Curtiss Hawk P-6E (oz8753)
About this Plan
Curtiss Hawk P-6E. Scale biplane fighter model. Wingspan 41-1/2in, wing area 419 sq in, for 3-4 channel radio and .19 to .35 engines.
Quote: "Designed and drawn by Bob Rich, Warren Komberger. Special thanks to RCM for color photos and original plan by Dick Kidd."
Note this kit used foam wings, also plastic moulded upper decking, so no ribs or formers are shown for these parts. Likewise the spats and cowling.
Scan from DBHL, cleanup by theshadow.
Direct submission to Outerzone.
Update 25/05/2018: added kit review from Flying Models, November 1980, thanks to RFJ.
Quote: "Carl Goldberg's P-6E Hawk. A blend of balsa, foam and plastic makes this kit of a 1930's classic biplane a rugged and easy-to-build R/C project for .19 to .35 size engines and four channel radios. Review by Rich Uravitch.
Back in the days when no one really thought much about camouflage, and esprit de corp manifested itself in the form of flashy paint work and coloring on military airplanes, people were treated to the sight of colorful, personalized flying machines. The glint of the sun off yellow wings; the business-like rumble of the 24 cylinder engines at idle, even the pursuit planes pilot's ever-present white silk scarf - all part of the bygone era. The last modicum of unique markings on military airplanes seems to have slipped into the past - the striking schemes of the Naval A-7's, F-4's and F-14's have all given way to subdued, low visibility finishes - mundanity in varying shades of gray!
If one single airplane ever represented everything flamboyant about an era, the Curtiss P-GE Hawk would certainly be near the top of the list - bedecked in a beautiful paint scheme (at least those from Selfridge Field, Michigan), wheel pants, smooth cowling, every line seemingly drawn from an esthetic viewpoint first, design second and a biplane to boot! In the words of Von Klugner: So, what could be bad?

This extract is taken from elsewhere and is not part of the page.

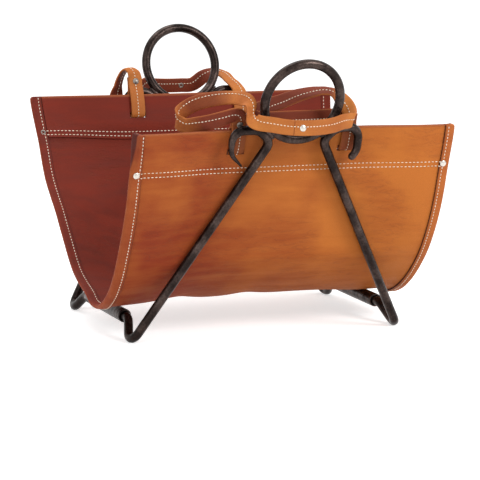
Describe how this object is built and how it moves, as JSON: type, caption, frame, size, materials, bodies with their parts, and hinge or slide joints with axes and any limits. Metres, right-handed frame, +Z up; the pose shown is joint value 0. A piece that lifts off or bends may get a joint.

The Carl Goldberg kit of the Hawk represents a fairly quick building, moderately sized replica which can be built and flown successfully by modelers having some previous experience. The kit contents include four (4) molded foam wing panels, a nice array of die-cut balsa and ply parts, a sheet of vacuum formed plastic parts including the wheel pants and cowl, a colorful decal sheet (film type, not mylar) and an excellent set of full size plans to be used in conjunction with the well illustrated construction manual.
Actual building was begun with the empennage which is of built-up spar and rib construction. This provides a strong, light weight structure with the added advantage of appearing more scale-like when covered. No difficulties will be encountered here. The fuselage builds rather quickly, but some minor changes should be incorporated. When bonding the ply doubler, use epoxy rather than the recommended contact cement. When the 3/16 balsa triplers (yes, Virginia, triplers) are added, pulling the fuselage sides in to match the firewall becomes somewhat akin to infidelity - almost impossible without separation.
In retrospect, I found the triple laminated forward fuselage a bit overbuilt, since it adds unnecessary weight. To reduce some of this weight, I cut lightening holes in the fuselage from front to rear on both sides. The first thing that strikes you upon assembling the airplane for the first time is that it is 'dense'. My particular model came out at exactly the box listed weight of 3-3/4 lb. It still strikes me as feeling a bit heavy for its size.
After all of the actual building and pre-fitting had been completed, the entire airframe (wood parts only) was finally sanded and given one coat of Balsarite and the fuselage covered with Silkspun Coverite. Since this material requires high heat for application, it was only carried up to the mating edge of the preformed plastic upper section. Minor imperfections and seams were filled with a micro balloons/resin mix followed by..."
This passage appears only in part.